Just because we’re not noisy doesn’t mean we’re not busy, however. We’re writing during that quiet period. Writing works best when it’s relatively uninterrupted. If you’re a part-time grant writer in an organization, you may be used to phone calls and emails and crises and all manner of other distractions that hit you at least once an hour. In those conditions you’ll rarely if ever reach a consistent state of flow. These problems have scuppered more than one proposal, as we know from candid conversations with clients’s on-staff grant writers.*

We only have a single scoping call or scoping meeting because we know we’re better off writing the best proposal we can given what we know than we are attempting to call our clients every hour when we don’t know something. Our methods have been developed over decades of practice. They work.

Writing isn’t the only field with flow issues. Software famously has this problem too, because in a way every software project is a novel endeavor. Software is closer to research than to manufacturing. Once you have a manufacturing process, you can figure out the critical path, the flow of materials, and about how many widgets you can make in a given period time. That’s not true of software—or, in many cases writing. This list of famous, failed software projects should humble anyone attempting such a project.

Ensuring that a project, like a proposal, gets done on time is simply quite hard (which is part of the reason we’re in business: we solve that problem).
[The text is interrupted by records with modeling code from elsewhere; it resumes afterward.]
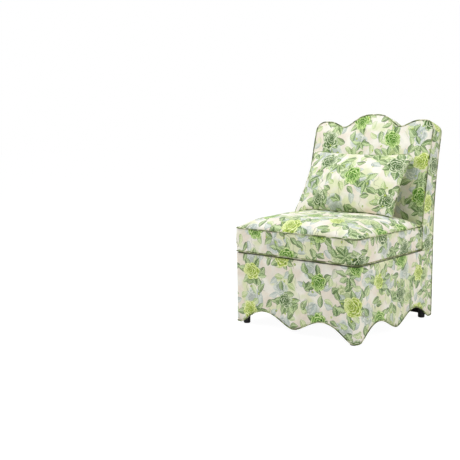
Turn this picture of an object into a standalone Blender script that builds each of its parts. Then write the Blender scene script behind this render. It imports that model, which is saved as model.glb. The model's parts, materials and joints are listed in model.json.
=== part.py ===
"""Accent chair: scalloped and skirted base, reclined back, lift-off seat, loose pillow.

Run with: blender --background --python part.py
Metres, +Z up. The front of the chair faces -Y.
"""
import math

import bmesh
import bpy
import numpy as np
from mathutils import Matrix

# Whole chair
chair_width = 0.620
base_depth = 0.636
base_height = 0.318

# Cloth, piping and clearances
cloth_thickness = 0.0015
piping_radius = 0.0025
fit_gap = 0.0003
curve_gap = 0.0008
cut_overrun = 0.003
weld_distance = 0.00001
rim_reach_share = 0.3

# Scalloped hem of the base
hem_corner_height = 0.012
hem_arch_height = 0.0755
hem_centre_height = 0.022
hem_arch_place_share = 0.484
hem_corner_place_share = 0.92
hem_centre_fullness_share = 0.85
hem_corner_fullness_share = 0.70
base_corner_radius = 0.010
rear_hem_height = 0.013

# Back
back_depth = 0.103
crest_hump_height = 0.922
crest_valley_height = 0.866
crest_ear_height = 0.893
crest_shoulder_share = 0.5376344
crest_valley_place = 0.150
crest_ear_place = 0.262
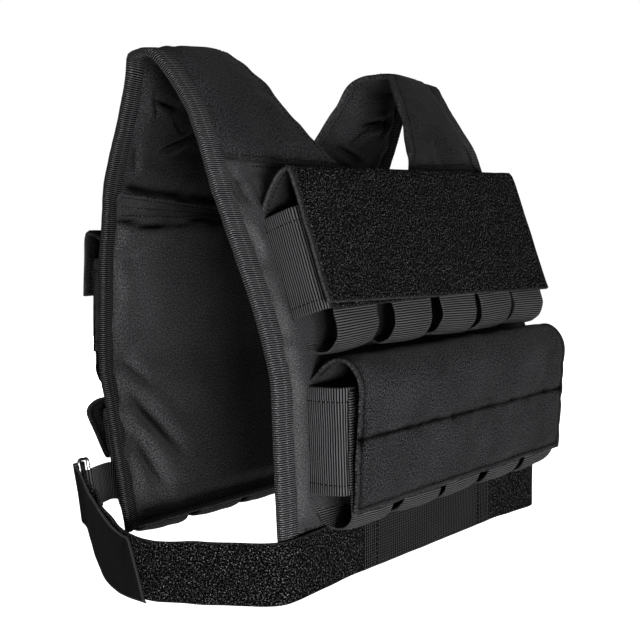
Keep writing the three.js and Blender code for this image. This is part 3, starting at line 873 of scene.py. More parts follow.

But it can be done, and we work to do it, and one way is by ensuring that we don’t waste our clients’s time.

We don’t call ourselves artists, at least in this domain, but, as Joe Fassler says, “Great Artists Need Solitude.” Writers need solitude. The best work gets done in chunks of undisturbed time—for Neal Stephenson, those chunks need to be about four hours, which sounds pretty close to the way we write.


* People are often surprised that we get hired by organizations that have full-time grant writers already on staff. But this is actually quite common.